Output only the lines running from the line bearing "slope = Vector((0, recess(z" through the line bearing "imported = [obj", character for character.

^^^^^^^^^^^^^^^^

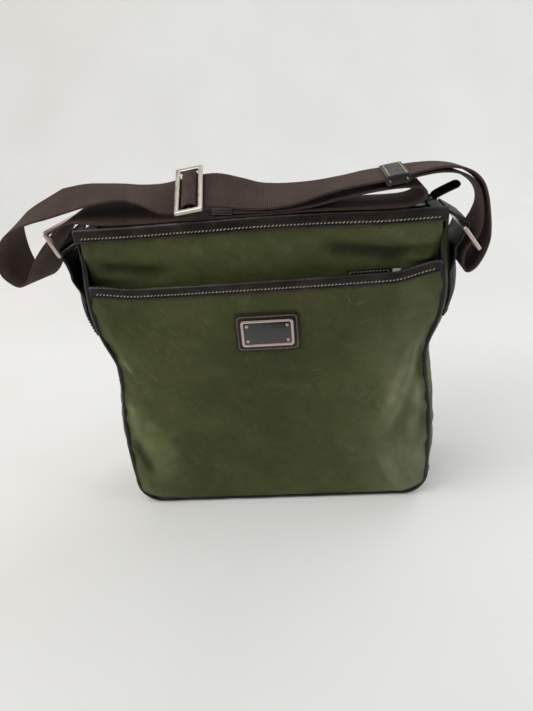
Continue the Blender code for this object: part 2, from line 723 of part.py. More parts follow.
RIGHT_CURL = (
    (116.4, 0, 282.7, 0, 0), (124, 0, 284.0, 0, 0), (129.6, 0, 286.8, 0, 0),
    (131.8, 0, 290.4, 0, 0), (130.4, 0, 294, 0, 0), (125.5, 0, 296.5, 0, 0),
    (116, 0, 297.4, 0, 0))
RETURN_RUN = (
    (115.6, 0, 297.4, 0, 0), (102, 0, 296.8, 0, 0), (85, 0, 295, 0, 0), (66, 0, 292, 0, 0),
    (46, 0, 288.8, 0, 1), (26, 0, 287, 0, 1), (6, 0, 286.8, 0, 0), (-8, 0, 287.3, 0, 0),
    (-17, 0, 287.8, 0, 0))
RIGHT_OUTER = (
    (109.9, 0, 304.65, 0, 0.5), (118, 0, 305.7, 0, -0.5), (130, 0, 307.1, 2, -2),
    (143, 0, 307.7, 3, -4), (156, 0, 306, 4, -5.5), (167, 0, 301.4, 4, -6),
    (175.5, 0, 293.8, 5, -5), (180.4, 0, 284, 6, -3), (182.6, 0, 273, 5, -1), (183, 0, 263, 2, 0))
RIGHT_INNER = (
    (102.5, 0, 301.7, 0, 1), (110, 0, 302.5, 0, 0.5), (118, 0, 303.4, 0, -0.5),
    (130, 0, 304.5, 2, -2), (142, 0, 304.6, 3, -4), (154.2, 0, 302.8, 4, -5.5),
    (164.2, 0, 298.4, 4, -6), (172, 0, 291.4, 5, -5), (176.2, 0, 282.6, 6, -3),
    (177.6, 0, 272.6, 5, -1), (176.4, 0, 263.4, 2, 0))
RIGHT_LOOP = (
    (183, 0, 262.6, 2, 0), (182.6, 0, 251.4, 0, 0), (179.8, 0, 239.6, 0, 0),
    (174.6, 0, 229.4, 0, 0), (168.6, 0, 225.6, 0, 0), (164.8, 0, 229.6, 0, 0),
    (163.9, 0, 237.4, 0, 0), (165.6, 0, 244.8, 0, 0), (169.4, 0, 250.4, 0, 0),
    (173.4, 0, 256, 0, 0), (176.3, 0, 263, 2, 0))


def make_strap():
    webbing("strap_main_run", MAIN_RUN)
    webbing("strap_left_curl", LEFT_CURL)
    webbing("strap_left_ring_turn", LEFT_LOOP)
    webbing("strap_lower_run", LOWER_RUN)
    webbing("strap_right_curl", RIGHT_CURL)
    webbing("strap_return_run", RETURN_RUN)
    webbing("strap_right_outer", RIGHT_OUTER)
    webbing("strap_right_inner", RIGHT_INNER)
    webbing("strap_right_ring_turn", RIGHT_LOOP)


def make_sleeve():
    """A stitched leather sleeve round the strap and its turned-back end."""
    height = 2 * STRAP_THICKNESS + 5 * GAP
    width = STRAP_WIDTH + 0.0016
    inner = rounded_rectangle(width, height, 0.0006, 1)
    outer = rounded_rectangle(width + 2 * SLEEVE_LEATHER, height + 2 * SLEEVE_LEATHER,
                              0.0016, 1)
    place = axes_at(SLEEVE_CENTRE, (0, 1, 0), (-SLEEVE_SLOPE, 0, 1))
    return frame_plate("strap_sleeve", outer, inner, SLEEVE_LENGTH, place, "leather")


def make_end_clip():
    """A folded metal clip on the free end of the webbing, just under the main run."""
    outline = rounded_rectangle(CLIP_LENGTH, STRAP_WIDTH, 0.0008, 1)
    place = axes_at(CLIP_CENTRE, (1, 0, -0.10), (0, 1, 0))
    return plate("strap_end_clip", outline, CLIP_THICKNESS, place, "dark_metal", 0.0003)


def make_buckle():
    """The slider: a rectangular frame, its centre bar and the webbing folded over the bar."""
    along = Vector((1, 0, BUCKLE_SLOPE)).normalized()
    back = Vector((0, math.cos(math.radians(BUCKLE_LEAN)), math.sin(math.radians(BUCKLE_LEAN))))
    across = (back - along * back.dot(along)).normalized()
    up = along.cross(across)
    centre = BUCKLE_CENTRE + up * BUCKLE_LIFT
    outer = rounded_rectangle(BUCKLE_LENGTH, BUCKLE_WIDTH, 0.0016, 2)
    inner = rounded_rectangle(BUCKLE_LENGTH - 2 * BUCKLE_BAR, BUCKLE_WIDTH - 2 * BUCKLE_BAR,
                              0.0006, 2)
    frame = frame_plate("buckle_frame", outer, inner, BUCKLE_THICKNESS,
                        axes_at(centre, across, -along), "metal", 0.0007)
    bar_half = BUCKLE_LENGTH / 2 - BUCKLE_BAR - GAP
    bar_lift = STRAP_THICKNESS / 2 + 2 * GAP + CENTRE_BAR_RADIUS
    bar_middle = BUCKLE_CENTRE + up * bar_lift
    bar = tube("buckle_centre_bar", [bar_middle - across * bar_half, bar_middle + across * bar_half],
               CENTRE_BAR_RADIUS, "metal")
    rows = []
    foot = STRAP_THICKNESS / 2 + 2 * GAP + FOLD_THICKNESS / 2 - 0.0002
    half = across * (STRAP_WIDTH / 2 - GAP)
    for i in range(13):
        angle = math.pi * i / 12
        height = foot + FOLD_RISE * math.sin(angle)
        point = BUCKLE_CENTRE + along * (FOLD_HALF_LENGTH * math.cos(angle)) + up * height
        rows.append([point - half, point + half])
    fold = sheet("buckle_webbing_fold", rows, FOLD_THICKNESS, "webbing", 0.0)
    ride_on(body_empty("buckle_origin", BUCKLE_CENTRE), frame, bar, fold)


# ---------------------------------------------------------------- badge and label

def wall_placement(x, z, lift):
    """A placement on the front's face: X to the right, Y up the wall, Z out of it."""
    below = Vector((x, -wall_y(x, z - 0.01), z - 0.01))
    above = Vector((x, -wall_y(x, z + 0.01), z + 0.01))
    place = axes_at(Vector((x, -wall_y(x, z), z)), (1, 0, 0), above - below)
    place.translation = place.translation + place.col[2].to_3d() * lift
    return place


def make_badge():
    x, z = BADGE_CENTRE
    lift = 0.0002 + GAP + PATCH_THICKNESS / 2
    patch = rounded_rectangle(*PATCH_SIZE, 0.004, 3)
    plate("badge_patch", patch, PATCH_THICKNESS, wall_placement(x, z, lift), "leather", 0.0003)
    lift += PATCH_THICKNESS / 2 + GAP + RIM_THICKNESS / 2
    outer = rounded_rectangle(*PLATE_SIZE, 0.003, 3)
    inner_size = [side - 2 * PLATE_RIM for side in PLATE_SIZE]
    inner = rounded_rectangle(*inner_size, 0.0015, 3)
    frame_plate("badge_rim", outer, inner, RIM_THICKNESS, wall_placement(x, z, lift), "metal",
                0.0003)
    fill = rounded_rectangle(inner_size[0] - 2 * GAP, inner_size[1] - 2 * GAP, 0.0012, 3)
    lift -= 0.0002
    plate("badge_enamel", fill, ENAMEL_THICKNESS, wall_placement(x, z, lift), "enamel")
    across = inner_size[0] / 2 - RIVET_INSET
    up = inner_size[1] / 2 - RIVET_INSET
    corners = ((-across, -up), (across, -up), (-across, up), (across, up))
    dome = rounded_rectangle(RIVET_DIAMETER, RIVET_DIAMETER, RIVET_DIAMETER / 2.01, 3)
    lift += ENAMEL_THICKNESS + GAP
    for number, (dx, dz) in enumerate(corners, start=1):
        place = wall_placement(x, z, lift) @ Matrix.Translation((dx, dz, 0))
        plate("badge_rivet_%d" % number, dome, ENAMEL_THICKNESS, place, "metal", 0.0002)


def make_pocket_labels():
    """The leather label and woven tag sewn just inside the pocket's mouth."""
    for node, (x, z, width, height, thickness, finish) in POCKET_LABELS.items():
        outline = rounded_rectangle(width, height, 0.001, 1)
        back = recess(z) - wall_y(x, z)
        slope = Vector((0, recess(z + 0.01) - wall_y(x, z + 0.01) - back, 0.01))
        origin = Vector((x, back - LABEL_LIFT, z))
        plate(node, outline, thickness, axes_at(origin, (1, 0, 0), slope), finish)


def build():
    clear_scene()
    make_front_panel()
    make_front_pocket_panel()
    make_back_panel()
    make_gusset("gusset_left", -1)
    make_gusset("gusset_right", 1)
    make_base()
    make_lining()
    make_piping("front_piping", -1)
    make_piping("back_piping", 1)
    make_bindings()
    make_zip()
    make_zip_slider()
    make_side_tab("side_tab_left", -1)
    make_side_tab("side_tab_right", 1)
    make_ring("ring_left", -1, LEFT_RING_DIRECTION, LEFT_RING_YAW)
    make_ring("ring_right", 1, RIGHT_RING_DIRECTION, 0.0)
    make_strap()
    make_sleeve()
    make_end_clip()
    make_buckle()
    make_badge()
    make_pocket_labels()
    bpy.context.view_layer.update()


build()
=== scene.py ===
"""Looks of the messenger bag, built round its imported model. Metres, in the model's own frame:
X across the bag, Y from the front (-Y) to the back, Z up from the surface it stands on."""
import math

import bmesh
import bpy
import numpy as np
from mathutils import Matrix, Vector


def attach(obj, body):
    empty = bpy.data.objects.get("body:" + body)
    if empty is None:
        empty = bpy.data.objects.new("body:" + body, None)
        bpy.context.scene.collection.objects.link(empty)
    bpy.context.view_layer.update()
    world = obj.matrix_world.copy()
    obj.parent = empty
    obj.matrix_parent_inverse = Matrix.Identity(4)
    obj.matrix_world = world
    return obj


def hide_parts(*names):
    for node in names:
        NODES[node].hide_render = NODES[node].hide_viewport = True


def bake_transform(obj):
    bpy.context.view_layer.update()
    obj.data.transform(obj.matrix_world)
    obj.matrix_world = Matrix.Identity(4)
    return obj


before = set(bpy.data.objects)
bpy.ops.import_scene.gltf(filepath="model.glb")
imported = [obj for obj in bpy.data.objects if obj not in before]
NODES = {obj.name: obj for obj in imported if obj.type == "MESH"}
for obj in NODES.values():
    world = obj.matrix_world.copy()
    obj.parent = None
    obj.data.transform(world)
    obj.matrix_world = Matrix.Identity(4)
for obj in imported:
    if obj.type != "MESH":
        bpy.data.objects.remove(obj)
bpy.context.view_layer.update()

MM = 0.001

# The bag's form, as the model has it
HEIGHT = 0.2832
HALF_WIDTH_TOP = 0.149
HALF_WIDTH_BASE = 0.146
TOP_SAG = 0.0022
PINCH = 0.0088
PINCH_HEIGHT = 0.156
PINCH_SPREAD_ABOVE = 0.024
PINCH_SPREAD_BELOW = 0.048
SHOULDER = 0.0036
SHOULDER_HEIGHT = 0.212
SHOULDER_SPREAD = 0.028
HALF_DEPTH_TOP = 0.020
HALF_DEPTH_BASE = 0.042
BELLY = 0.004
CORNER_RADIUS = 0.025
PIPING_RADIUS = 0.0022
PIPING_TOP = 0.264
SEAM = 0.0052
SEAM_ALLOWANCE = 0.0012
PANEL_INSET = SEAM - SEAM_ALLOWANCE
PANEL_TOP = HEIGHT - 0.0032
PANEL_UNDER_BINDING = 0.2712
FRONT_FOOT = 0.0040
BACK_FOOT = 0.0036
BASE_HALF_LENGTH = 0.1205
FABRIC = 0.0012
GAP = 0.0004
GUSSET_LOW_BULGE = 0.0078
GUSSET_BULGE = 0.0092
GUSSET_TOP_BULGE = 0.005
GUSSET_TOP = 0.2700
POCKET_TOP = 0.231
POCKET_FOOT = 0.0050
POCKET_LEFT_RISE = 0.0040
POCKET_RIGHT_RISE = 0.0075
POCKET_GAP = 0.0095
POCKET_GAP_FOOT = 0.0035
RECESS_TOP = 0.232
RECESS_RISE = 0.034
BINDING_LEATHER = 0.0011
TOP_BINDING_HEIGHT = 0.0104
POCKET_BINDING_HEIGHT = 0.0092
LINING_TOP = 0.2675
LINING_FOOT = 0.0056
LINING_INSET = 0.006
STRAP_WIDTH = 0.040
STRAP_THICKNESS = 0.0017
BADGE_PLACE = (0.002, 0.187)
PATCH_SIZE = (0.056, 0.035)
PLATE_SIZE = (0.045, 0.024)
PLATE_RIM = 0.0022
RIVET_INSET = 0.0030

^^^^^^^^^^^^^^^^

-- Correct output --
        slope = Vector((0, recess(z + 0.01) - wall_y(x, z + 0.01) - back, 0.01))
        origin = Vector((x, back - LABEL_LIFT, z))
        plate(node, outline, thickness, axes_at(origin, (1, 0, 0), slope), finish)


def build():
    clear_scene()
    make_front_panel()
    make_front_pocket_panel()
    make_back_panel()
    make_gusset("gusset_left", -1)
    make_gusset("gusset_right", 1)
    make_base()
    make_lining()
    make_piping("front_piping", -1)
    make_piping("back_piping", 1)
    make_bindings()
    make_zip()
    make_zip_slider()
    make_side_tab("side_tab_left", -1)
    make_side_tab("side_tab_right", 1)
    make_ring("ring_left", -1, LEFT_RING_DIRECTION, LEFT_RING_YAW)
    make_ring("ring_right", 1, RIGHT_RING_DIRECTION, 0.0)
    make_strap()
    make_sleeve()
    make_end_clip()
    make_buckle()
    make_badge()
    make_pocket_labels()
    bpy.context.view_layer.update()


build()
=== scene.py ===
"""Looks of the messenger bag, built round its imported model. Metres, in the model's own frame:
X across the bag, Y from the front (-Y) to the back, Z up from the surface it stands on."""
import math

import bmesh
import bpy
import numpy as np
from mathutils import Matrix, Vector


def attach(obj, body):
    empty = bpy.data.objects.get("body:" + body)
    if empty is None:
        empty = bpy.data.objects.new("body:" + body, None)
        bpy.context.scene.collection.objects.link(empty)
    bpy.context.view_layer.update()
    world = obj.matrix_world.copy()
    obj.parent = empty
    obj.matrix_parent_inverse = Matrix.Identity(4)
    obj.matrix_world = world
    return obj


def hide_parts(*names):
    for node in names:
        NODES[node].hide_render = NODES[node].hide_viewport = True


def bake_transform(obj):
    bpy.context.view_layer.update()
    obj.data.transform(obj.matrix_world)
    obj.matrix_world = Matrix.Identity(4)
    return obj


before = set(bpy.data.objects)
bpy.ops.import_scene.gltf(filepath="model.glb")
imported = [obj for obj in bpy.data.objects if obj not in before]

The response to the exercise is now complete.